Human rights advocacy – and by extension human rights funding, too – has delivered significant results over the past decades. From the Universal Declaration of Human Rights and international covenants on various basic rights to the emergence of national and international enforcement mechanisms, the legal landscape has changed greatly. Data from global rights watchdogs such as Freedom House also suggests that the gains on the ground have been significant. At the same time, human rights violations persist, even in countries with progressive rights frameworks. We argue that this mixed record indicates serious limitations to a ‘purist’ human rights approach among funders. In other words, focusing on the state as the prime target of human rights advocacy may overlook the potential of ´culture´ as a complementary source of inspiration for civic action.
This matter could be discussed from a theoretical point of view by referring to the immense debate on cultural relativism – the argument that human rights may not be universal and that culture and tradition determine how communities perceive rights and obligations. However, we prefer a more pragmatic approach: what if those local communities that we wish to support relate strongly to their local, ethnic or religious identity rather than the abstract legal rights which a distant state is meant to guarantee? How would one explain that distance from the state? And what should we learn from this? These are the kind of questions we explore in the Hivos knowledge programme. Work in progress suggests the following.
The gap between theory and practice
Although states have a responsibility to comply with the obligations of international law, including equal human rights for all, the extent to which they do so may be very different. First, while a state may fully subscribe to ‘the rule of law’ in official statements, it may not do so in actual practice. Public debate about communal violence and secularism in India, for instance, regularly shows the indecisive response of the Indian state, which is said to act in favour of the Hindu majority. Although the Indian constitution has a very comprehensive minority rights protection framework, in the process of religious polarization since the 1990s and the rise of right-wing Hindu parties, parliament and government have become vulnerable to identity politics, favouring mostly Hindutva interests. More generally, one could say that when faced with competing rights claims, law making and implementation tend to be subjected to identity politics, negotiation of interests and political priority.

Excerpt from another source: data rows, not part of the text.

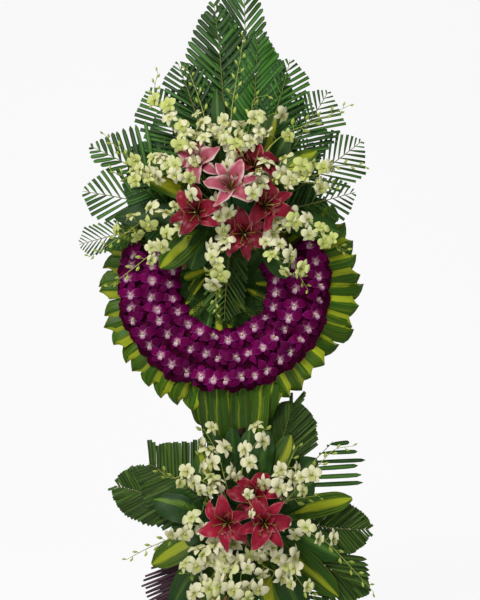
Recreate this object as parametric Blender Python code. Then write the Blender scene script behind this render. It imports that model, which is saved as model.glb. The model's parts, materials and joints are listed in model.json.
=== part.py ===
"""A two-tier standing funeral wreath: an orchid ring on a collar of folded leaves, with an upper and
a lower tier of palm fronds, lilies and white orchids, on a wooden tripod that leans back.

Metres, +Z up, the front faces -Y. Everything but the rear leg and its stretcher is laid out in the
leaning plane of the mast: x runs across, "depth" runs through the plane (negative is forward) and
"height" runs up along the mast from the floor.
"""

import math

import bmesh
import bpy
from mathutils import Matrix, Vector

# Driving dimensions
LEAN = math.radians(9.0)
FOOT_Y = -0.215
GAP = 0.0003
PIN_STEM = 0.003
LEAF_THICKNESS = 0.003

# Stand
MAST_X = 0.005
MAST_WIDTH = 0.035
MAST_DEPTH = 0.028
MAST_FOOT_HEIGHT = 0.30
MAST_TOP_HEIGHT = 1.44
LEG_WIDTH = 0.030
LEG_DEPTH = 0.024
LEG_JOINT_HEIGHT = 0.50
LEG_SPREAD = 0.26
REAR_FOOT_Y = 0.385
REAR_JOINT_HEIGHT = 1.33
REAR_JOINT_TOP = 1.392
REAR_LEG_DEPTH = 0.028
SLAT_THICKNESS = 0.012
SLAT_WIDTH = 0.040
STRETCHER_Z = (0.130, 0.160)
STRETCHER_WIDTH = 0.012
BRACKET_THICKNESS = 0.003
BRACKET_HEIGHTS = (1.335, 1.380)
BRACKET_REACH = 0.052
SHELF_X = (-0.003, 0.067)
SHELF_THICKNESS = 0.015
SHELF_REACH = 0.092

# Slats: left and right ends and the height of the middle
SLATS = {
    "upper_slat": (-0.215, 0.225, 1.260),
    "middle_slat": (-0.235, 0.245, 0.880),
    "lower_slat": (-0.120, 0.170, 0.365),
    "bottom_rail": (-0.215, 0.225, 0.150),
}

# Ring, collar and orchid bed: centre (x, height), radii and depths
RING_CENTRE = (0.005, 1.073)
RING_INNER = 0.125
RING_OUTER = 0.300
RING_THICKNESS = 0.040
RING_STEPS = 36
COLLAR_CENTRE = (0.014, 1.076)
COLLAR_INNER = 0.262
COLLAR_NOTCH = 0.340
COLLAR_TIP = 0.372
COLLAR_THICKNESS = 0.010
COLLAR_ARCS = 3
ARC_SLIP = 0.0015
LEAVES_IN_ARC = 16
BED_CENTRE = (-0.005, 1.071)
BED_INNER = 0.135
BED_NECK = 0.236
BED_OUTER = 0.296
BED_DEPTH = 0.055
BED_SIDE = 0.022
BED_DOME_STEPS = 6
BED_STEPS = 9
BED_START = math.radians(152)
BED_END = math.radians(386)
BED_ARCS = ("left", "bottom", "right")

SLAT_FRONT = -GAP - SLAT_THICKNESS
RING_BACK = SLAT_FRONT - GAP
RING_FRONT = RING_BACK - RING_THICKNESS
COLLAR_BACK = RING_FRONT - GAP
COLLAR_FRONT = COLLAR_BACK - COLLAR_THICKNESS

# Floral foam bricks: centre (x, height), half width, half height, back and front depths
FOAM_HALF_WIDTH = 0.115
FOAM_HALF_HEIGHT = 0.055
UPPER_FOAM = {"x": 0.017, "height": 1.274, "back": COLLAR_FRONT - GAP, "front": COLLAR_FRONT - GAP - 0.078}
LOWER_FOAM = {"x": 0.047, "height": 0.426, "back": RING_BACK, "front": RING_BACK - 0.088}

# Stems in the bricks: how far behind a layer lies from the back of the brick
FROND_LAYERS = (0.005, 0.012)
LEAF_LAYER = 0.040
FRONT_LAYER = 0.059
SOCKET_LENGTH = 0.075
SPRAY_INSET = 0.006
LILY_INSERT = 0.025

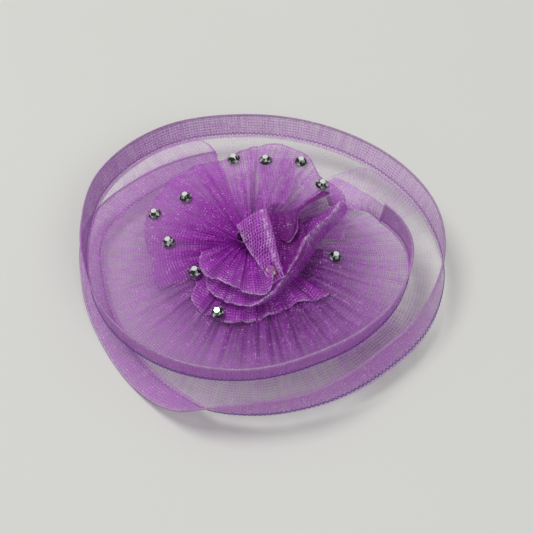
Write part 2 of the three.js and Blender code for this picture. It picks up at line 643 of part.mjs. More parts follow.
function addBrooch() {
  const barBottom = CLIP_HEIGHT - BROOCH_SHEET;
  const half = BROOCH_LENGTH / 2;
  const axisZ = barBottom - BROOCH_DROP;
  const hinge = { x: half - BROOCH_EAR_RADIUS - GAP, z: axisZ };
  const earY = NEEDLE_EYE_LENGTH / 2 + GAP + BROOCH_EAR / 2;
  const catchX = -half + HOUSING_LENGTH + HOUSING_INSET;
  const catchCentre = new THREE.Vector3(catchX, BROOCH_Y, axisZ);
  const lockOuter = LOCK_BORE_RADIUS + LOCK_WALL;
  const housingInner = lockOuter + GAP;
  const housingOuter = housingInner + HOUSING_WALL;

  const [front, back] = [BROOCH_Y - BROOCH_WIDTH / 2, BROOCH_Y + BROOCH_WIDTH / 2];
  const bar = box(-half, half, front, back, barBottom, CLIP_HEIGHT);
  const ears = [-1, 1].map((side) => ear(hinge, BROOCH_EAR_RADIUS, barBottom + BROOCH_SHEET / 2,
    RIVET_RADIUS + GAP, BROOCH_EAR, BROOCH_Y + side * earY));
  const housing = openRing(catchCentre, housingInner, housingOuter, HOUSING_LENGTH,
    ...HOUSING_OPENING);
  const post = box(catchX - HOUSING_LENGTH / 2, catchX + HOUSING_LENGTH / 2,
    BROOCH_Y - POST_HALF_WIDTH, BROOCH_Y + POST_HALF_WIDTH,
    axisZ + housingInner + HOUSING_WALL / 2, barBottom + BROOCH_SHEET / 2);
  add('brooch_bar', joined(bar, ...ears, housing, post), 'nickel');

  const reach = hinge.x - catchX + LOCK_LENGTH / 2 + NEEDLE_PAST_LOCK;
  const needleProfile = [
    [0, 0],
    [NEEDLE_RADIUS, 0],
    [NEEDLE_RADIUS, reach - NEEDLE_TAPER],
    [NEEDLE_TIP_RADIUS, reach],
    [0, reach],
  ];
  const shank = new THREE.LatheGeometry(needleProfile.map(([r, y]) => new THREE.Vector2(r, y)), 10);
  shank.rotateZ(Math.PI / 2);
  shank.translate(hinge.x - RIVET_RADIUS - GAP - NEEDLE_ROOT, BROOCH_Y, axisZ);
  const eye = new THREE.Shape().absarc(0, 0, NEEDLE_EYE_RADIUS, 0, 2 * Math.PI, false);
  eye.holes.push(new THREE.Path().absarc(0, 0, RIVET_RADIUS + GAP, 0, 2 * Math.PI, true));
  const eyeRing = new THREE.ExtrudeGeometry(eye,
    { depth: NEEDLE_EYE_LENGTH, bevelEnabled: false, curveSegments: 14 });
  eyeRing.rotateX(Math.PI / 2);
  eyeRing.translate(hinge.x, BROOCH_Y + NEEDLE_EYE_LENGTH / 2, axisZ);
  add('brooch_needle', joined(eyeRing, shank), 'nickel');

  const rivetHalf = earY + BROOCH_EAR / 2 + GAP + RIVET_HEAD;
  add('brooch_rivet', headedPin(new THREE.Vector3(hinge.x, BROOCH_Y, axisZ),
    RIVET_RADIUS, RIVET_RADIUS + RIVET_LIP, rivetHalf, RIVET_HEAD), 'nickel');

  const sleeve = openRing(catchCentre, LOCK_BORE_RADIUS, lockOuter, LOCK_LENGTH, ...LOCK_OPENING);
  const tabX = catchX + HOUSING_LENGTH / 2 + GAP;
  const tab = box(tabX, tabX + LOCK_TAB.thick, BROOCH_Y + LOCK_BORE_RADIUS + LOCK_WALL / 2,
    BROOCH_Y + lockOuter + LOCK_TAB.reach, axisZ - LOCK_TAB.halfHeight, axisZ + LOCK_TAB.halfHeight);
  add('brooch_lock_sleeve', joined(sleeve, tab), 'nickel');
}

addBase();
addBrim();
addFrills();
addFlowerHeart();
addStones();
addClip();
addBrooch();

// The origin is the middle of the whole piece's footprint, on the surface that it lies on.
headpiece.updateMatrixWorld(true);
const extent = new THREE.Box3().setFromObject(headpiece, true);
const middle = extent.getCenter(new THREE.Vector3());
headpiece.position.set(-middle.x, -middle.y, -extent.min.z);
headpiece.updateMatrixWorld(true);

export default headpiece;
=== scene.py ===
"""Looks for the organza fascinator: sheer hemmed brim, gathered frill flower, faceted stones,
felt base, clip and brooch pin. Shapes are worked out in millimetres about the base's centre."""

import math

import bmesh
import bpy
import numpy as np
from mathutils import Matrix, Vector


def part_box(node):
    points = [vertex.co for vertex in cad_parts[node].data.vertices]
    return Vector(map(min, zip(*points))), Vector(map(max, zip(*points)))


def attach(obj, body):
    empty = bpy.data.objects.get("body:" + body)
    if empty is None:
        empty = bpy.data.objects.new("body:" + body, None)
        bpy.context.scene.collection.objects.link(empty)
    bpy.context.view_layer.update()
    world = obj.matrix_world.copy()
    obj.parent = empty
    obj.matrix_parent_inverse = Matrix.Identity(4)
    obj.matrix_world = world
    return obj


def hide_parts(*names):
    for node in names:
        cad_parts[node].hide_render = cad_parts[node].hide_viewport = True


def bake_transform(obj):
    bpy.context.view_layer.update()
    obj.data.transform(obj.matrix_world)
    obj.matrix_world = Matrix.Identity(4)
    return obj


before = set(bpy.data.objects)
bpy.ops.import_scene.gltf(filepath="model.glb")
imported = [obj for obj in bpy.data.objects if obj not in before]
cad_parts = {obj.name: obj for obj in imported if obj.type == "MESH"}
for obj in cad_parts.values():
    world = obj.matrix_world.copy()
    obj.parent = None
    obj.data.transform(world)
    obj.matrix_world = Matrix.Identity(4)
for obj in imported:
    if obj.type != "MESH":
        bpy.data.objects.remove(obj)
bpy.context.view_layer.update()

MM = 0.001
ROOT_BODY = "headpiece"

# ---- the base's centre, which every millimetre shape is measured from

felt_low, felt_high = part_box("felt_backing")
buckram_low, buckram_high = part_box("buckram_stiffener")
BASE = np.array([(felt_low.x + felt_high.x) / 2, (felt_low.y + felt_high.y) / 2, 0.0])


def place(points):
    """Millimetres about the base's centre to the frame's metres."""
    return np.asarray(points, float) * MM + BASE


def box_of(node):
    """A CAD node's lowest and highest corner, in millimetres about the base's centre."""
    return [(np.array(corner) - BASE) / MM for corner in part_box(node)]


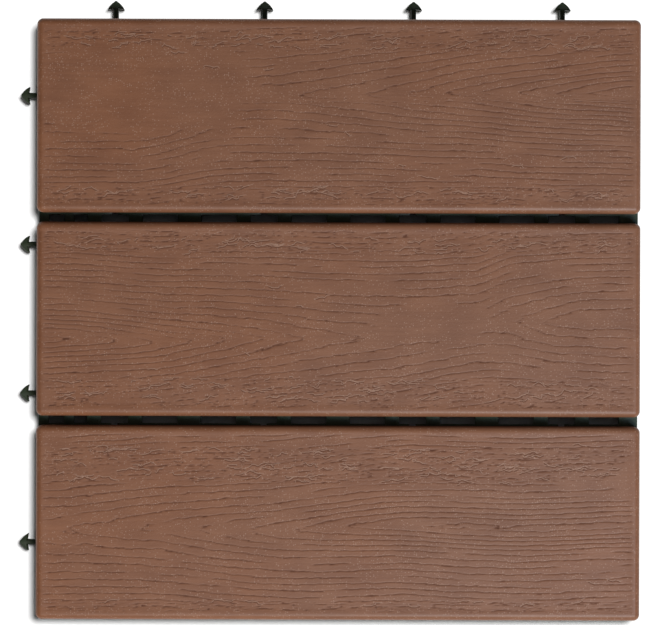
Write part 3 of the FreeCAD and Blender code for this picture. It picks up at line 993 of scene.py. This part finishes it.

Second, getting a state to act through confrontational or cooperative means can be a lengthy, costly and complex process beyond the means, capacity and connections of most rights holders. Recent studies (for instance by Atlantic Philanthropies) illustrate that this can lead to uncivil strategies such as violent community protest with outbursts of xenophobia and the destruction of public infrastructure.
Third, numerous examples illustrate that rights may be violated in practice while nothing is wrong with the law. In South Africa, for example, widespread sexual violence and discrimination against LGBT groups persist despite progressive legislation. Community norms, values and practices can operate on a fundamentally different logic from universal human rights.
A critical blind spot
These three sets of limitations point at a critical blind spot in the theory of change underpinning the human rights approach. A crucial element here may be the insistence of the human rights approach on a western moral framework which tends to view culture and tradition as backward phenomena, invariably opposed to the notion of rights as modernity. A ‘purist’ rights-based approach tends to see all socio-cultural reform in terms of legal reform. This reductionism creates a certain tunnel vision about the possible solutions for addressing injustices. It may also partly explain the NGO fatigue in certain countries, which Andrew Firmin notes in the September issue of Alliance. Civil society organizations that are perceived to follow a logic that is donor-driven and urban-biased are losing credibility in their own societies and increasingly judged to be ineffective.
A recent report by the Cross-Cultural Foundation of Uganda[1] analyses various cases where traditional systems of governance and ‘modern’ state law have come to be juxtaposed. One of the recurring issues is land ownership. The traditional system of land tenure still prevails in most of the country. Land is owned by families and passed on from generation to generation without official administration or regulation. The system used to protect women. For example, upon the death of her husband, the widow would take over the management of the family land. Recently, however, the idea of private ownership by an individual and official registration has taken root. The CCFU study provides examples of male relatives grabbing and registering the land of divorced or widowed women, claiming that women don’t own land. In these cases the modern idea of individual rights and regulation has resulted in a loss of rights and dignity for women. The study also provides examples of how customary land tenure can be strengthened by documenting the rights and responsibilities within this traditional system. Rights and culture can merge, the study shows.
What can we conclude from this? We believe that going beyond a purist rights-based approach and bringing culture back into the framing of strategies offers alternative avenues for civic action, with important implications for funders too. We agree with Jo Andrews’ assertion (March issue of Alliance) that human rights funders and social justice funders work from different roots: individual rights versus the health of communities. Our argument suggests that rather than nailing down the differences in perspective, these ‘cousins’ should engage with each other and consider a broader palette of support strategies allowing mixes of traditional and modern mechanisms for human rights and social justice.
After all, paraphrasing Amartya Sen: if we acknowledge that there are competing principles of justice, isn’t it better to engage with those differing perspectives rather than ‘building castles in the sky’?